Stated task: Scan the data beneath this task and copy each line that includes "which".

*** Data section ***

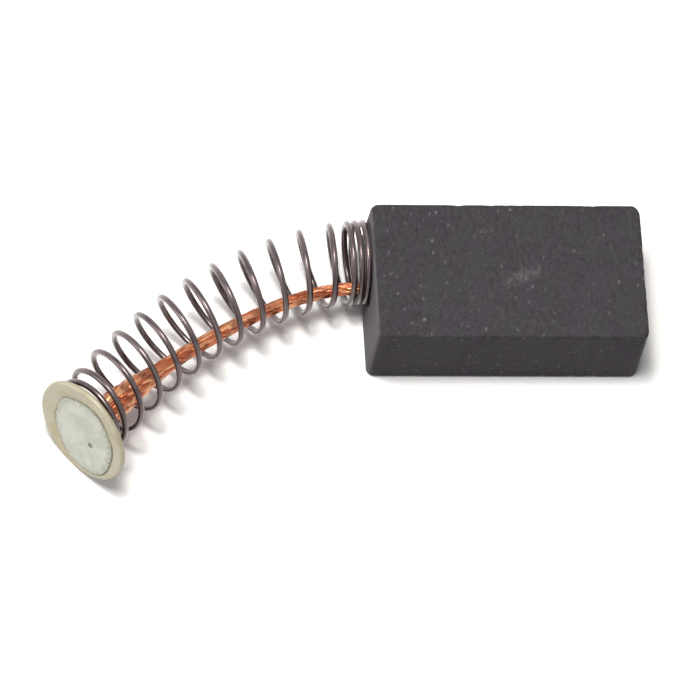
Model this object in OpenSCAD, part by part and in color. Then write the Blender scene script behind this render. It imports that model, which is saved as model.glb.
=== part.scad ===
// Carbon brush with a captive spring, a stranded copper shunt and a soldered end cap.
// Units are millimetres and Z is up. The block lies on one of its two broad sides,
// +X is the contact face and -X the face that the spring pushes on.
// The origin is the middle of the block's underside.
// The spring is shown let go, bent round towards -Y, with the cap's rim on the same floor.

/* [Build] */
// Piece to draw

/* [Carbon block] */
// Length from the spring face to the contact face
block_length = 18.3; // [10:0.1:40]
// Width across the broad side
block_width = 10; // [7:0.5:20]
// Thickness, which is the height as it lies
block_thickness = 6; // [5.9:0.1:12]
// Bevel left by the press on every edge
block_bevel = 0.2; // [0.1:0.05:0.8]

/* [Shunt socket] */
// Diameter of the blind hole drilled for the shunt
socket_diameter = 1.9; // [1.4:0.1:3]
// Depth of the hole's full diameter
socket_depth = 4.6; // [2:0.1:8]
// Angle of the drill point
drill_point_angle = 118; // [90:1:150]
// Width of the bevel round the hole's mouth
socket_mouth = 0.2; // [0:0.05:0.5]
// How far the tamped powder stops short of the spring face
fill_recess = 0.25; // [0:0.05:1]
// How far the shunt reaches into the hole
shunt_depth = 4.2; // [1:0.1:7]

/* [Spring] */
// Diameter of the steel wire
wire_diameter = 0.42; // [0.3:0.01:0.7]
// Diameter of the coil, measured to the middle of the wire
coil_diameter = 5.31; // [4.5:0.01:8]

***

Problem solution:
Model this object in OpenSCAD, part by part and in color. Then write the Blender scene script behind this render. It imports that model, which is saved as model.glb.
// Thickness, which is the height as it lies